• [Exercise description]: Quote the lines that run from the line containing "for name, maker" down to the line containing "obj.parent = None". Include both of those lines, reproduce each exactly, and omit everything else.
# # # # # # #
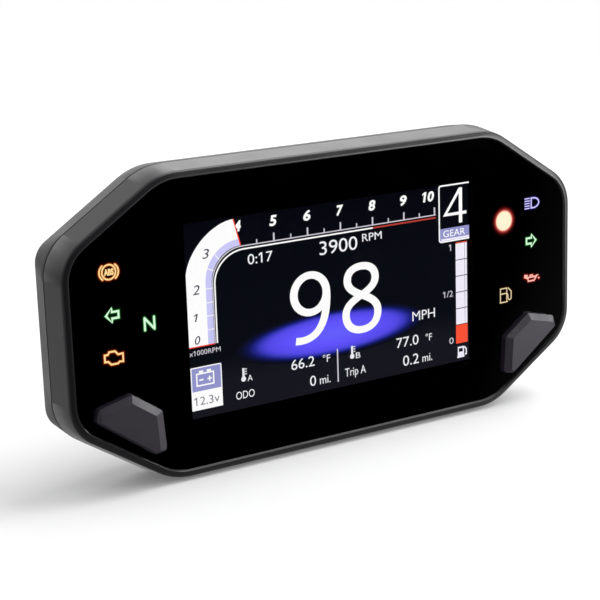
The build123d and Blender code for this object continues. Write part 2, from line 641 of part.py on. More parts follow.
def connector_shell():
    """Socket for the harness plug: a deep rectangular collar with its floor near the board."""
    width, height = CONNECTOR_SIZE
    place = Pos(*CONNECTOR_CENTRE)
    outer = prism(place * RectangleRounded(width, height, CONNECTOR_RADIUS), BOARD_REAR, CONNECTOR_REAR)
    hollow_size = (width - 2 * CONNECTOR_WALL, height - 2 * CONNECTOR_WALL)
    hollow_face = RectangleRounded(*hollow_size, CONNECTOR_INNER_RADIUS)
    hollow = prism(place * hollow_face, CONNECTOR_BASE, CONNECTOR_REAR)
    key_face = place * Pos(0, height / 2 - CONNECTOR_WALL) * Rectangle(*KEY_SIZE)
    key = prism(key_face, CONNECTOR_BASE, CONNECTOR_REAR)
    latch_face = place * Pos(0, height / 2 + 0.2) * Rectangle(*LATCH_SIZE)
    latch = prism(latch_face, *LATCH_DEPTHS)
    holes = [prism(pin_at(i), BOARD_REAR, CONNECTOR_BASE) for i in range(2 * PIN_COLUMNS)]
    return cut(outer - hollow, [key] + holes) + latch


def pin_at(index):
    """Section of one connector pin, numbered along two rows."""
    column = index % PIN_COLUMNS
    row = index // PIN_COLUMNS
    x = CONNECTOR_CENTRE[0] + (column - (PIN_COLUMNS - 1) / 2) * PIN_PITCH
    z = CONNECTOR_CENTRE[1] + (row - 0.5) * PIN_ROW_GAP
    return Pos(x, z) * Rectangle(PIN_SIZE, PIN_SIZE)


def connector_pins():
    return [prism(pin_at(i), PIN_TAIL, PIN_TIP) for i in range(2 * PIN_COLUMNS)]


def connector_seal():
    """Rubber ring in the gap between the socket and the rear wall."""
    ring_face = connector_hole_face() - RectangleRounded(*CONNECTOR_SIZE, CONNECTOR_RADIUS)
    return prism(Pos(*CONNECTOR_CENTRE) * ring_face, BULGE_DEPTH - WALL, BULGE_DEPTH + 0.7)


def vent_cap():
    """Breather cap on four feet over the pressure-balancing membrane, with a bored spigot."""
    near, far = VENT_CAP_DEPTHS
    place = Pos(*VENT_CENTRE)
    cap = prism(place * Circle(VENT_RADIUS), near, far)
    spigot = prism(place * Circle(SPIGOT_RADIUS), SPIGOT_FRONT, near)
    foot = Pos(VENT_FOOT_PLACE, 0) * Rectangle(*VENT_FOOT_SIZE)
    turns = [Rot(0, 0, 45 + 360 / VENT_FEET * i) for i in range(VENT_FEET)]
    feet = [prism(place * turn * foot, MEMBRANE_REAR, near) for turn in turns]
    channel = prism(place * Circle(VENT_CHANNEL_RADIUS), SPIGOT_FRONT, near - CLEARANCE)
    return fuse(cap, [spigot] + feet) - channel


def vent_membrane():
    face = Circle(MEMBRANE_RADIUS) - Circle(VENT_HOLE_RADIUS)
    return prism(Pos(*VENT_CENTRE) * face, VENT_PAD_DEPTH, MEMBRANE_REAR)


# ---------------------------------------------------------------- write every node
PARTS = {
    "front_bezel": front_bezel(),
    "cover_lens": cover_lens(),
    "lens_mask": lens_mask(),
    "lens_tape": lens_tape(),
    "perimeter_seal": perimeter_seal(),
    "lcd_cell": lcd_cell(),
    "lcd_frame": lcd_frame(),
    "lcd_backlight": lcd_backlight(),
    "lcd_gasket": lcd_gasket(),
    "lcd_flex": lcd_flex(),
    "lcd_socket": lcd_socket(),
    "inner_carrier": inner_carrier(),
    "light_pipes_left": light_pipes(TELLTALES_LEFT),
    "light_pipes_right": light_pipes(TELLTALES_RIGHT),
    "lamp_leds_left": lamp_leds(TELLTALES_LEFT),
    "lamp_leds_right": lamp_leds(TELLTALES_RIGHT),
    "main_board": main_board(),
    "board_screws": board_screws(),
    "processor": chips(PROCESSOR, PROCESSOR_HEIGHT),
    "memory_chips": chips(MEMORY_CHIPS, MEMORY_HEIGHT),
    "power_inductor": chips(INDUCTOR, INDUCTOR_HEIGHT),
    "regulators": chips(REGULATORS, REGULATOR_HEIGHT),
    "capacitors": capacitors(),
    "rear_housing": rear_housing(),
    "housing_screws": housing_screws(),
    "mount_inserts": mount_inserts(),
    "connector_shell": connector_shell(),
    "connector_pins": connector_pins(),
    "connector_seal": connector_seal(),
    "vent_cap": vent_cap(),
    "vent_membrane": vent_membrane(),
}

for name, maker in {
    "button_cap": button_cap,
    "button_seal": button_seal,
    "tact_switch": tact_switch,
    "switch_plunger": switch_plunger,
}.items():
    right = maker()
    PARTS[f"{name}_right"] = right
    PARTS[f"{name}_left"] = left_of(right)

for node, part in PARTS.items():
    save(node, part)
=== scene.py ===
"""Looks of a motorcycle instrument cluster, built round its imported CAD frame.

Places and sizes are in millimetres in the row frame: x to the rider's right, y into the object, z up.
Flat artwork is drawn in x and z and stands on a plane of constant y. Colours of the lit display are
8-bit display levels.
"""

import json
from math import cos, hypot, pi, radians, sin

import bmesh
import bpy
from mathutils import Matrix, Vector


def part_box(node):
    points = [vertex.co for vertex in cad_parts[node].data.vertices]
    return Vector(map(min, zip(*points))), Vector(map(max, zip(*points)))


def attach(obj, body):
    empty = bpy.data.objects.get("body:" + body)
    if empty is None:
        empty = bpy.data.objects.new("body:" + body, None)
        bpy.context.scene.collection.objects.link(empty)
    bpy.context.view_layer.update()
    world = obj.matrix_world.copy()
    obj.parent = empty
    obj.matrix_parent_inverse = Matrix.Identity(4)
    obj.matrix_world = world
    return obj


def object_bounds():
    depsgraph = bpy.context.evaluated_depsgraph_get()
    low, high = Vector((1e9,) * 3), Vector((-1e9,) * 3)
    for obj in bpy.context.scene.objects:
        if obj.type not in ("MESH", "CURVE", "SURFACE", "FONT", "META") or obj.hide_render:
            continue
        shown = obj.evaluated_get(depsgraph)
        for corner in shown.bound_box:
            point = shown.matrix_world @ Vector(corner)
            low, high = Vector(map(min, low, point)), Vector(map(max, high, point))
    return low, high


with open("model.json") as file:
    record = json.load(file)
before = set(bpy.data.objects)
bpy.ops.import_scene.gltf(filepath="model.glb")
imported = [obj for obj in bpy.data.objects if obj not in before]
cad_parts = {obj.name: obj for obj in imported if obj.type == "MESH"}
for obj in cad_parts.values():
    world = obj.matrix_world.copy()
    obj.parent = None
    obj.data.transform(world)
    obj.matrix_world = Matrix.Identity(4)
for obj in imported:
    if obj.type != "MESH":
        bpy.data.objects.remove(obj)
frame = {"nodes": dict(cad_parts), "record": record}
cad_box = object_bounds()
nodes = frame["nodes"]

MM = 0.001  # metres in a millimetre

# ---------------------------------------------------------------- camera
CAMERA_AZIMUTH = -32.16
CAMERA_ELEVATION = 13.86
CAMERA_ROLL = -1.89
CAMERA_PLACE = (-248.9, -402.0, 110.7)
CAMERA_LENS = 99.07
SENSOR_WIDTH = 36.0

# ---------------------------------------------------------------- light
AMBIENT = 0.7  # the world's even brightness, as matt surfaces receive it
FLOOR_LIFT = 0.09  # light that the floor gives off itself
FLOOR_GREY = 0.86
FLOOR_HALF = 8.0  # metres from the middle to each side
# what glossy surfaces mirror: brightness by the direction's y, times brightness by its z
BRIGHTNESS_BY_Y = (
    (-0.75, 0.005),
    (-0.64, 0.5),
    (-0.45, 0.8),
    (-0.28, 1.05),
    (0.1, 0.9),
    (0.75, 1.0),
    (1.0, 2.0),
)
BRIGHTNESS_BY_Z = (
    (-0.75, 0.45),
    (-0.3, 0.85),
    (-0.2, 0.7),
    (-0.05, 0.4),
    (0.22, 0.95),
    (0.35, 1.3),
    (0.6, 1.3),
)
KEY_STRENGTH = 1.75
KEY_SPREAD = 40  # degrees across, as seen from the object
KEY_DIRECTION = (0.50, -0.10, 0.86)
SOFTBOXES = {  # size, radiance and place, in metres
    "window_right": ((0.22, 0.20), 9.0, (0.42, -0.32, 0.10)),
    "strip_low_right": ((0.28, 0.07), 20.0, (0.42, -0.45, -0.004)),
    "window_rear": ((0.5, 0.5), 1.5, (0.42, 0.5, 0.5)),
}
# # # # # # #
• [Solution to the problem]:
for name, maker in {
    "button_cap": button_cap,
    "button_seal": button_seal,
    "tact_switch": tact_switch,
    "switch_plunger": switch_plunger,
}.items():
    right = maker()
    PARTS[f"{name}_right"] = right
    PARTS[f"{name}_left"] = left_of(right)

for node, part in PARTS.items():
    save(node, part)
=== scene.py ===
"""Looks of a motorcycle instrument cluster, built round its imported CAD frame.

Places and sizes are in millimetres in the row frame: x to the rider's right, y into the object, z up.
Flat artwork is drawn in x and z and stands on a plane of constant y. Colours of the lit display are
8-bit display levels.
"""

import json
from math import cos, hypot, pi, radians, sin

import bmesh
import bpy
from mathutils import Matrix, Vector


def part_box(node):
    points = [vertex.co for vertex in cad_parts[node].data.vertices]
    return Vector(map(min, zip(*points))), Vector(map(max, zip(*points)))


def attach(obj, body):
    empty = bpy.data.objects.get("body:" + body)
    if empty is None:
        empty = bpy.data.objects.new("body:" + body, None)
        bpy.context.scene.collection.objects.link(empty)
    bpy.context.view_layer.update()
    world = obj.matrix_world.copy()
    obj.parent = empty
    obj.matrix_parent_inverse = Matrix.Identity(4)
    obj.matrix_world = world
    return obj


def object_bounds():
    depsgraph = bpy.context.evaluated_depsgraph_get()
    low, high = Vector((1e9,) * 3), Vector((-1e9,) * 3)
    for obj in bpy.context.scene.objects:
        if obj.type not in ("MESH", "CURVE", "SURFACE", "FONT", "META") or obj.hide_render:
            continue
        shown = obj.evaluated_get(depsgraph)
        for corner in shown.bound_box:
            point = shown.matrix_world @ Vector(corner)
            low, high = Vector(map(min, low, point)), Vector(map(max, high, point))
    return low, high


with open("model.json") as file:
    record = json.load(file)
before = set(bpy.data.objects)
bpy.ops.import_scene.gltf(filepath="model.glb")
imported = [obj for obj in bpy.data.objects if obj not in before]
cad_parts = {obj.name: obj for obj in imported if obj.type == "MESH"}
for obj in cad_parts.values():
    world = obj.matrix_world.copy()
    obj.parent = None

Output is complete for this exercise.